**Exercise details:**
From the data that follows, print exactly the lines starting at the one containing "before = set(bpy.data.objects)" and ending at the one containing "return math.exp(-(value / width) ** 2)"; include both of them and nothing more.

• • • • •

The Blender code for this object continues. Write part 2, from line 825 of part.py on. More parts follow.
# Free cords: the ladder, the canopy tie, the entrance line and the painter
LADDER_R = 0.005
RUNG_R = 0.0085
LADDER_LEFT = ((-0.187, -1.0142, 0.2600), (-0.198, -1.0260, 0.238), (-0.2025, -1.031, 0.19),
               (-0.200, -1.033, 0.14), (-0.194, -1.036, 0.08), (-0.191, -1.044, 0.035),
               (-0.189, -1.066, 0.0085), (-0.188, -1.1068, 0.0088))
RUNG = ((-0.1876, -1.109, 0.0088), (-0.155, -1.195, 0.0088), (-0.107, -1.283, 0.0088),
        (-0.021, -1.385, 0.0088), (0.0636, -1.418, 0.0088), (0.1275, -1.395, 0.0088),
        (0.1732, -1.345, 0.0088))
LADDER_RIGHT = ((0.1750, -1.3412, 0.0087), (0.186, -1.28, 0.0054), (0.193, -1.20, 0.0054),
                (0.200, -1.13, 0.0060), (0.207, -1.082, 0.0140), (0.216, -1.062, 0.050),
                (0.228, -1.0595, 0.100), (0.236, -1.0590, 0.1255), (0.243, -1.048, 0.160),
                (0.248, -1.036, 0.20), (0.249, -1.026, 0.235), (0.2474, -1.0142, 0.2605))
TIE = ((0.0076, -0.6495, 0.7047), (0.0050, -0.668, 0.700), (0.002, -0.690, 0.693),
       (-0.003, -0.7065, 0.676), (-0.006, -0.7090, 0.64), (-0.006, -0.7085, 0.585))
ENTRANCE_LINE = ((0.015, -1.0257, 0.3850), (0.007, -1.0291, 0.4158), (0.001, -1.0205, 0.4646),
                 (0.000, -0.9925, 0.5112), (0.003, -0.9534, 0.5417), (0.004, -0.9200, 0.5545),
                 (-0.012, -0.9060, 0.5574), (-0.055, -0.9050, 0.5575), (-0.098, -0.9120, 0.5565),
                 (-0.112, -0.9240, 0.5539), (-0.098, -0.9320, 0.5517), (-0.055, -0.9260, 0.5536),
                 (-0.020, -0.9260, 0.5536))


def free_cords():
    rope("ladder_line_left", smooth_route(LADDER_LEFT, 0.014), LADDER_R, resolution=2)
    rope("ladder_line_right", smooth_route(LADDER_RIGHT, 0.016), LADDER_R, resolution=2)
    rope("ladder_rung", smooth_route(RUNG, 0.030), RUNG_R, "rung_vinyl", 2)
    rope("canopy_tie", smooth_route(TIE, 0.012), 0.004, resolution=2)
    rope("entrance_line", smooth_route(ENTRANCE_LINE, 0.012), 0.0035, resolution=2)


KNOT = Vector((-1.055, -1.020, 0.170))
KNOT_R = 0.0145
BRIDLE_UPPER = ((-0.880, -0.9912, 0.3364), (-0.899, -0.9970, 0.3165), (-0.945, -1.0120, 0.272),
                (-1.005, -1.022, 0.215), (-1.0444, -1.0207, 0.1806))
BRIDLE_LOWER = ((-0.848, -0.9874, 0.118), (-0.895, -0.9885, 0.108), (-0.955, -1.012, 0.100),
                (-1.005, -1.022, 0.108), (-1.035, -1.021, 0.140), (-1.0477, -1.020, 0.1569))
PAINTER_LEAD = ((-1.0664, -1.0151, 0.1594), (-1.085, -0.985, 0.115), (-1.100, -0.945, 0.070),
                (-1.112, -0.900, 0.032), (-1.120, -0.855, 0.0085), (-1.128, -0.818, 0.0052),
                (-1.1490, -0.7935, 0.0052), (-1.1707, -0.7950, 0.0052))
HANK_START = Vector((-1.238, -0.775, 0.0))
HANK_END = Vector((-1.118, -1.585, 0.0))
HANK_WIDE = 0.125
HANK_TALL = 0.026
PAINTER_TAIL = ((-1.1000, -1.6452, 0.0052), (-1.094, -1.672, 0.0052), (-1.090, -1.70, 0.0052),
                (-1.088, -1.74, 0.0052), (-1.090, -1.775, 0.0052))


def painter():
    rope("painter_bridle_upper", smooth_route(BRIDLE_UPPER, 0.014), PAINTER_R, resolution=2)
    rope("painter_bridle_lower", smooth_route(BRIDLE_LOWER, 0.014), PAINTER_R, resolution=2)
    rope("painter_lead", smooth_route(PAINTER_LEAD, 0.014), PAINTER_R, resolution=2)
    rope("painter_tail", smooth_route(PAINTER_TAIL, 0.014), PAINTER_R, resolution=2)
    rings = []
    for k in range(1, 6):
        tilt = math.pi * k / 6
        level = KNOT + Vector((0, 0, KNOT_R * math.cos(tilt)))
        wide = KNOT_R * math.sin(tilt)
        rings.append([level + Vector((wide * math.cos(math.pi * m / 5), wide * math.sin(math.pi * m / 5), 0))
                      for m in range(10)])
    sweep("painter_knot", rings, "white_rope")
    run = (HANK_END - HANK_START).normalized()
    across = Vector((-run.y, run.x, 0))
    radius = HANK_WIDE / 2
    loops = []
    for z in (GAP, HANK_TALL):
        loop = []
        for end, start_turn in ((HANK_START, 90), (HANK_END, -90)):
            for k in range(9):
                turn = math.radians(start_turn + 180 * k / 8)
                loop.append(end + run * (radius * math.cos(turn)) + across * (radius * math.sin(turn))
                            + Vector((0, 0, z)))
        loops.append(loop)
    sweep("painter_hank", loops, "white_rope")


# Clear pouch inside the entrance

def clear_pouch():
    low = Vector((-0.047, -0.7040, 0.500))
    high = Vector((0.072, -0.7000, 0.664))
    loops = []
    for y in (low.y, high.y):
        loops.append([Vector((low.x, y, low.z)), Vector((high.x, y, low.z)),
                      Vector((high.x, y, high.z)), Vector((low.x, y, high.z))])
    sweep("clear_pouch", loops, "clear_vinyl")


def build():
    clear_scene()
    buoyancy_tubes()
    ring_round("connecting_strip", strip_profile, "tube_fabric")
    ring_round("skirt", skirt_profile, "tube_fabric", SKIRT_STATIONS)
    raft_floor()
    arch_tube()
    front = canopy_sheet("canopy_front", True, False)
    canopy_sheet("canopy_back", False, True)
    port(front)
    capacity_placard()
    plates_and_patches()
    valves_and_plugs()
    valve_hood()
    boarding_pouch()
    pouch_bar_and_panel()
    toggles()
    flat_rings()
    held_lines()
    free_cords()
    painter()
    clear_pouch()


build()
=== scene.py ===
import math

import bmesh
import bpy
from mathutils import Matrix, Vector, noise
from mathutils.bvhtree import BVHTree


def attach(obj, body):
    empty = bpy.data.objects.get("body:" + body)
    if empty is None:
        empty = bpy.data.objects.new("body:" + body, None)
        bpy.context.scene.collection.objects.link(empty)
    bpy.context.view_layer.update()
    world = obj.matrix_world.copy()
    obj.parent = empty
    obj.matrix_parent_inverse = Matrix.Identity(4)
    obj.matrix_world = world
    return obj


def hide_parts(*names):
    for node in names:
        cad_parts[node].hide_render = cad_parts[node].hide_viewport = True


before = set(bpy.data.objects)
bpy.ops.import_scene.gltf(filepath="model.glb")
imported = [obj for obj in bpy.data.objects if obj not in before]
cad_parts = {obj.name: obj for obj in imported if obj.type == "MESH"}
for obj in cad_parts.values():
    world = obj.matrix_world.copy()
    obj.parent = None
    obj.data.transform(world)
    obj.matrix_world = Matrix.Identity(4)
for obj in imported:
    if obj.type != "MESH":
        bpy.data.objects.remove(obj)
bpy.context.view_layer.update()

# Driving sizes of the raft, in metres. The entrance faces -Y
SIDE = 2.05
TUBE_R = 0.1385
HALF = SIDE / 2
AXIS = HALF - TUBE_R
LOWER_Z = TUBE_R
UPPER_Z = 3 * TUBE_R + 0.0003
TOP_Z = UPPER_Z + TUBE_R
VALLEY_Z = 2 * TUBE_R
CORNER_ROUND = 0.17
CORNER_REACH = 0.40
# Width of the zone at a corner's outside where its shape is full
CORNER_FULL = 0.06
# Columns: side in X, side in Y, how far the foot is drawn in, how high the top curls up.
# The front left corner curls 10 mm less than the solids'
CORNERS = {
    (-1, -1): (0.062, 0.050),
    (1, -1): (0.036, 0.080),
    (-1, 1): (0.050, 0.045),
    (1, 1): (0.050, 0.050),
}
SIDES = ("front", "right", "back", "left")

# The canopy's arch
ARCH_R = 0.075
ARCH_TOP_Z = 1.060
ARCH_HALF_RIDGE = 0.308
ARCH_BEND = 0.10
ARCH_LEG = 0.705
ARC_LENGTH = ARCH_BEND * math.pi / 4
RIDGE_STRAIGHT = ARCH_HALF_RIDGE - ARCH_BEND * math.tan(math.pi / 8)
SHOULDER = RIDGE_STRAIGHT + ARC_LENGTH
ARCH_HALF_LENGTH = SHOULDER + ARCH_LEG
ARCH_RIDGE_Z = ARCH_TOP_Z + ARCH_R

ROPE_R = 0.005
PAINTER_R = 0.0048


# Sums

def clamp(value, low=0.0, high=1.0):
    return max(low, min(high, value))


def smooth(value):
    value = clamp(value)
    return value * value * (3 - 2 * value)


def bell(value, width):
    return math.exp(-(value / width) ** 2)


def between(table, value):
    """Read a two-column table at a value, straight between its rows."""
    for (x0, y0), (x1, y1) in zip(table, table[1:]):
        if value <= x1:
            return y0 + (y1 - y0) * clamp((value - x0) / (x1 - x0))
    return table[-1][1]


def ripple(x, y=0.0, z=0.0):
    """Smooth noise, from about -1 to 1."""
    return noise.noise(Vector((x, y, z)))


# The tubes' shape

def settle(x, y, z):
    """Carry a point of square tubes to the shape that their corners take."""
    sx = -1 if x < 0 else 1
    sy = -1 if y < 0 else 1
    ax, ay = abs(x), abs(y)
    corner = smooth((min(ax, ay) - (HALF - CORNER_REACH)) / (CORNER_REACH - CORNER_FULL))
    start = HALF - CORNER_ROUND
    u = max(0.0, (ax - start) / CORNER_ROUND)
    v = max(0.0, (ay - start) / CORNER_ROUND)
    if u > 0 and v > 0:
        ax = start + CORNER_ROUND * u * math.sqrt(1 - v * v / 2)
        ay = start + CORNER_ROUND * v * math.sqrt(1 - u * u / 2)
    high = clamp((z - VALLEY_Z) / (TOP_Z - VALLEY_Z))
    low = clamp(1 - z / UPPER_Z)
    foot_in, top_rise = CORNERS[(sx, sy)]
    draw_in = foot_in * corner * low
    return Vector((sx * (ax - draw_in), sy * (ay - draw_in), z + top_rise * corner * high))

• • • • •

**Answer to the exercise:**
before = set(bpy.data.objects)
bpy.ops.import_scene.gltf(filepath="model.glb")
imported = [obj for obj in bpy.data.objects if obj not in before]
cad_parts = {obj.name: obj for obj in imported if obj.type == "MESH"}
for obj in cad_parts.values():
    world = obj.matrix_world.copy()
    obj.parent = None
    obj.data.transform(world)
    obj.matrix_world = Matrix.Identity(4)
for obj in imported:
    if obj.type != "MESH":
        bpy.data.objects.remove(obj)
bpy.context.view_layer.update()

# Driving sizes of the raft, in metres. The entrance faces -Y
SIDE = 2.05
TUBE_R = 0.1385
HALF = SIDE / 2
AXIS = HALF - TUBE_R
LOWER_Z = TUBE_R
UPPER_Z = 3 * TUBE_R + 0.0003
TOP_Z = UPPER_Z + TUBE_R
VALLEY_Z = 2 * TUBE_R
CORNER_ROUND = 0.17
CORNER_REACH = 0.40
# Width of the zone at a corner's outside where its shape is full
CORNER_FULL = 0.06
# Columns: side in X, side in Y, how far the foot is drawn in, how high the top curls up.
# The front left corner curls 10 mm less than the solids'
CORNERS = {
    (-1, -1): (0.062, 0.050),
    (1, -1): (0.036, 0.080),
    (-1, 1): (0.050, 0.045),
    (1, 1): (0.050, 0.050),
}
SIDES = ("front", "right", "back", "left")

# The canopy's arch
ARCH_R = 0.075
ARCH_TOP_Z = 1.060
ARCH_HALF_RIDGE = 0.308
ARCH_BEND = 0.10
ARCH_LEG = 0.705
ARC_LENGTH = ARCH_BEND * math.pi / 4
RIDGE_STRAIGHT = ARCH_HALF_RIDGE - ARCH_BEND * math.tan(math.pi / 8)
SHOULDER = RIDGE_STRAIGHT + ARC_LENGTH
ARCH_HALF_LENGTH = SHOULDER + ARCH_LEG
ARCH_RIDGE_Z = ARCH_TOP_Z + ARCH_R

ROPE_R = 0.005
PAINTER_R = 0.0048


# Sums

def clamp(value, low=0.0, high=1.0):
    return max(low, min(high, value))


def smooth(value):
    value = clamp(value)
    return value * value * (3 - 2 * value)


def bell(value, width):
    return math.exp(-(value / width) ** 2)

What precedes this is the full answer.